Even the Middle Eastern restaurants are evolving to include more regional specialties, expanding the idea of what halal food is. This plate from Aleppo’s Kitchen offers four different kinds of Syrian kibbeh.

So, when we ate out as a family, the easiest options were halal restaurants, many of which were in Orange County. Otherwise, the food options available to my mother—who could only enjoy so many McDonald’s Filet-O-Fishes, In-N-Out Animal Fries, and different “veggie” versions of popular meat-based dishes—were limited. For a very long time, the only halal restaurants that existed were Middle Eastern or Indo-Pakistani—and they were all extremely kabob-centric. If we were eating out, it meant we were having shawerma or chicken tikka masala for dinner. (That, or Souplantation, which will be the subject of a different kind of essay. Stay tuned!) We frequented Anaheim’s Little Arabia district or the neighboring Artesia’s Little India neighborhood.

Omar's Xinjiang Halal Restaurant offers up Islamic Chinese food. Photo by Flickr user LWYang.
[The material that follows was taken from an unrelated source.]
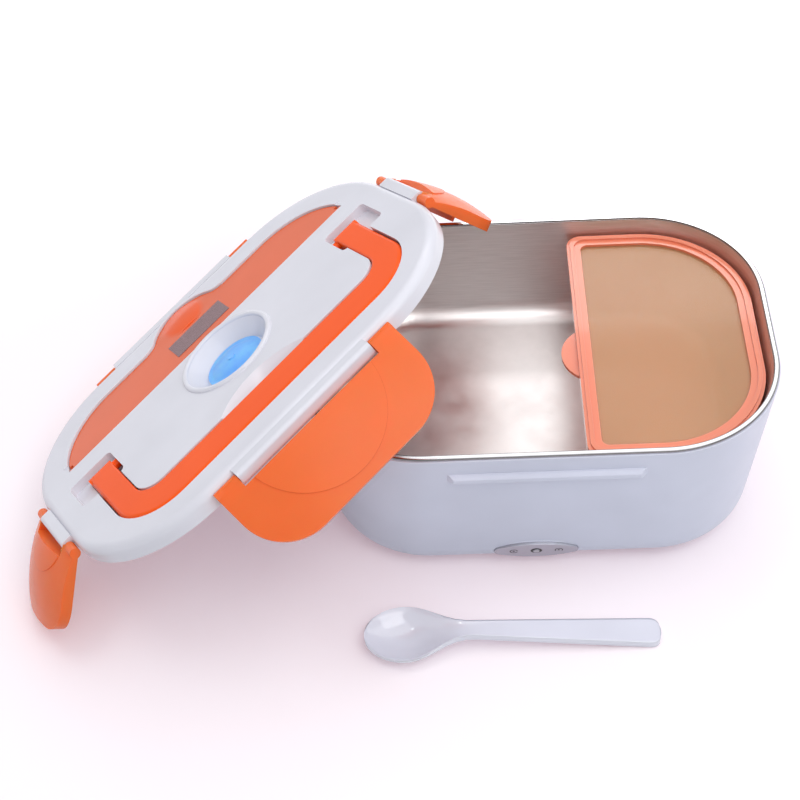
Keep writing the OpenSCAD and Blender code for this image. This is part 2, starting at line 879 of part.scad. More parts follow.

But in recent years, the halal food scene has changed. Newly formed institutions like the O.C. Halal Food Fest have provided platforms of support for burgeoning businesses. Not only has the industry experienced a diversification of Middle Eastern halal cuisines—with new restaurants offering up region-specific dishes, like Istanbul Grill or Aleppo’s Kitchen—but its quality has also benefited from the widening of culinary options. Last week, my family and I dined at Ribs ‘n’ Kabobs, which serves halal barbecued Korean short ribs alongside Pakistani biryani. It was the first time my mom could indulge in Korean food without worrying about the ingredients. That night’s dinner options also included Thai Corner and Win Thai (halal Thai restaurants), as well as Mas’ Islamic (a halal Chinese restaurant). But we could have dined at SoCal Caribbean, which delivers halal Caribbean food on a truck, or Fatima’s Grill, which offers up decadent halal interpretations of Mexican food. Even more traditional shawerma joints, like Zait & Zaatar, have expanded their menus to include items like Philly cheesesteaks. There are halal burger places and halal pizza parlors. These businesses give folks who observe halal guidelines access to cultural experiences that, otherwise, had been unavailable to them.

The strip malls on this strip of Orange County are populated by halal restaurants—even the Baja Fresh location here serves its food with halal meat.

It’s poignant to note that these halal food establishments prosper even in the face of rising Islamophobia in Orange County. Last year, O.C. had the highest number of anti-Muslim hate incidents of all the counties in California. It remains one of the few places in California where I worry my faith and skin color might provoke unwanted conversations with strangers. But the demographics are changing. This past election season, the county turned blue for the first time since the Great Depression, casting its vote for Hillary Clinton. New institutions are emerging to create supportive networks for Muslim residents. For the food industry, events like the O.C. Halal Food Fest help provide a platform for new Muslim businesses and restaurants who want to build a consumer base in a county that has traditionally been hostile to them. New generations of Muslims are realizing that they don’t have to adhere to old norms. While we were eating at Ribs ‘n ’ Kabobs, the owner came out from the back of the restaurant with an off-menu item: steak tacos. He dropped them off at our table as a freebie. My mom ate it with the biryani.